Only the lines from the one containing "Turn this picture" through the last line below should be written out, exactly and with both ends kept.

☆ ☆ ☆ ☆ ☆

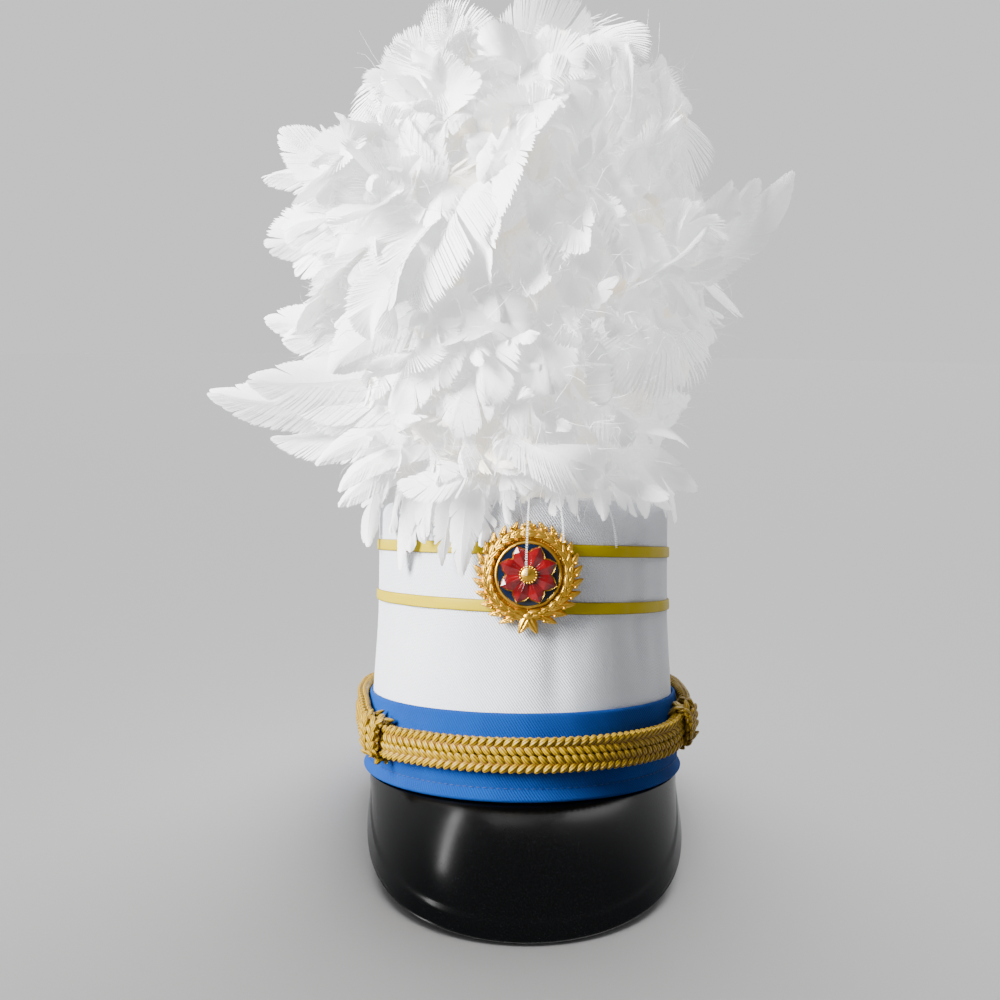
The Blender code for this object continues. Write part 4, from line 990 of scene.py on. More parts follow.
def cord_knot(name, at, finish, recess_shade_finish):
    """A slide knot: wraps of the same braid round both runs of the cord, close against each other."""
    bundles, cores = [], []
    half_depth = 0.5 * CORD_DEPTH + KNOT_CLEARANCE
    half_height = CORD_HEIGHT + KNOT_CLEARANCE + 0.5 * GAP
    width = KNOT_LENGTH / KNOT_WRAPS
    for wrap in range(KNOT_WRAPS):
        here = at + (wrap - 0.5 * (KNOT_WRAPS - 1)) * width / (0.5 * FOOT_LENGTH)
        place = cord_place(np.array([here]), 0.0)[0]
        out = oval_out(np.array([here]))[0]
        along = unit(np.cross(UP, out))
        turn = turns(240)
        wall = KNOT_INNER_WALL + (KNOT_OUTER_WALL - KNOT_INNER_WALL) * (0.5 + 0.5 * np.cos(turn))
        deep = (half_depth + 0.5 * wall) * np.cos(turn)
        high = (half_depth + 0.5 * wall) * np.sin(turn) + np.sign(np.sin(turn)) * (half_height - half_depth)
        lean = KNOT_SLANT * np.sin(turn) * (1.0 if wrap % 2 else -1.0)
        loop = place + out * deep[:, None] + along * lean[:, None] + UP * high[:, None]
        path = evenly(loop)
        straight = half_height - half_depth
        middle = place + UP * np.clip(path[:, 2:3] - place[2], -straight, straight)
        outward = unit(path - middle)
        facing = 0.5 + 0.5 * (unit(path - place) @ out)
        depth = 1.9 * (KNOT_INNER_WALL + (KNOT_OUTER_WALL - KNOT_INNER_WALL) * facing)
        bundles.append(plait(path, outward, 1.04 * width, depth))
        cores.append(tube(path, 0.42 * width, 8, outward, 0.20))
    points, quads = join_parts(bundles)
    uv = braid_uv(len(points))
    make_piece(f"{name}_wraps", points, quads, finish, "gold_yarn", [name], uv=uv)
    make_piece(f"{name}_core", *join_parts(cores), recess_shade_finish, "gold_yarn")


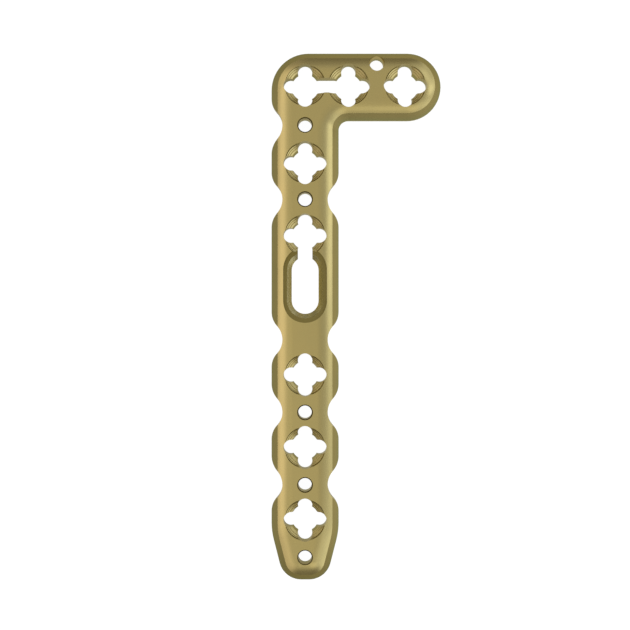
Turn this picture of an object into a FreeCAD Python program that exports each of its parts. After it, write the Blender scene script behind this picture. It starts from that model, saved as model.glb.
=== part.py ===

☆ ☆ ☆ ☆ ☆

**CORRECT RESULT**
Turn this picture of an object into a FreeCAD Python program that exports each of its parts. After it, write the Blender scene script behind this picture. It starts from that model, saved as model.glb.
=== part.py ===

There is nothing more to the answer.